Poster
in
Workshop: I Can’t Believe It’s Not Better (ICBINB): Failure Modes in the Age of Foundation Models
Interactive Model Correction with Natural Language
Yoonho Lee · Michelle Lam · Helena Vasconcelos · Michael Bernstein · Chelsea Finn
In supervised learning, models are trained to extract correlations from a static dataset. This often leads to models that rely on spurious correlations that fail to generalize to new data distributions, such as a bird classifier that relies on the background of an image. Preventing models from latching on to spurious correlations necessarily requires additional information beyond labeled data. Existing methods incorporate forms of additional instance-level supervision, such as labels for spurious features or additional labeled data from a balanced distribution. Such strategies can become prohibitively costly for large-scale datasets since they require additional annotation at a scale close to the original training data. We hypothesize that far less supervision suffices if we provide targeted feedback about the misconceptions of models trained on a given dataset.
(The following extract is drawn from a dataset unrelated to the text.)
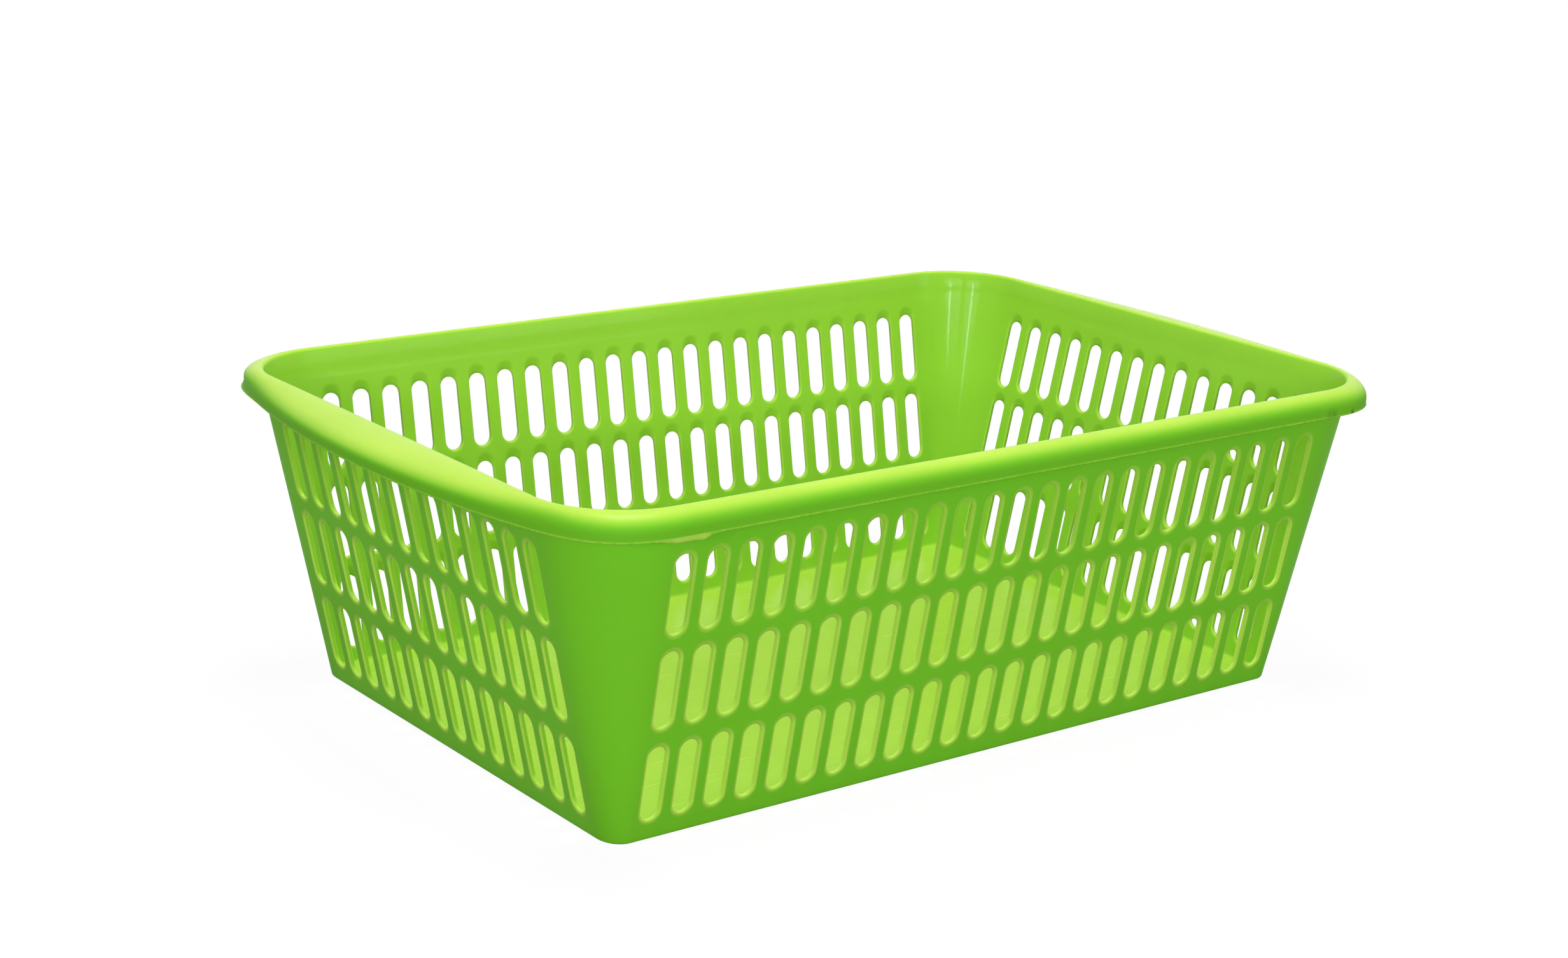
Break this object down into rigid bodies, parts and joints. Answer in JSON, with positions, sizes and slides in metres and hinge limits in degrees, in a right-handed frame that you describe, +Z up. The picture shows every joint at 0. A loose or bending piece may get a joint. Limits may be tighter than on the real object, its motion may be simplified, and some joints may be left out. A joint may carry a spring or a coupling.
{
  "type": "slotted storage basket",
  "caption": "Rectangular plastic storage basket with slotted, tapering walls, a solid floor and a hollow rolled rim that bows out on the short sides as grips.",
  "frame": {"origin": "middle of the underside, at the height of the surface the basket stands on", "axes": "+X along the long side, +Y to the back, +Z up"},
  "size_m": [0.3996, 0.2602, 0.1239],
  "materials": {
    "green_plastic": "glossy moulded polypropylene, slightly translucent"
  },
  "bodies": {
    "root": {"floor": "green_plastic", "front_wall": "green_plastic", "back_wall": "green_plastic", "left_wall": "green_plastic", "right_wall": "green_plastic", "front_left_corner": "green_plastic", "front_right_corner": "green_plastic", "back_right_corner": "green_plastic", "back_left_corner": "green_plastic", "front_rim": "green_plastic", "back_rim": "green_plastic", "left_grip_rim": "green_plastic", "right_grip_rim": "green_plastic", "front_left_rim_bend": "green_plastic", "front_right_rim_bend": "green_plastic", "back_right_rim_bend": "green_plastic", "back_left_rim_bend": "green_plastic"}
  },
  "joints": []
}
We introduce Clarify, a novel natural language interface and method for interactively correcting model misconceptions. Through Clarify, users need only provide a short text description to describe a model's consistent failure patterns, such as ``water background'' for a bird classifier. Then, in an entirely automated way, we use such descriptions to improve the training process by reweighting the training data or gathering additional targeted data. Our empirical results show that non-expert users can successfully describe model misconceptions via Clarify, improving worst-group accuracy by an average of 7.3% in two datasets with spurious correlations. Finally, we use Clarify to find and rectify 31 novel spurious correlations in ImageNet, improving minority-split accuracy from 21.1% to 28.7%.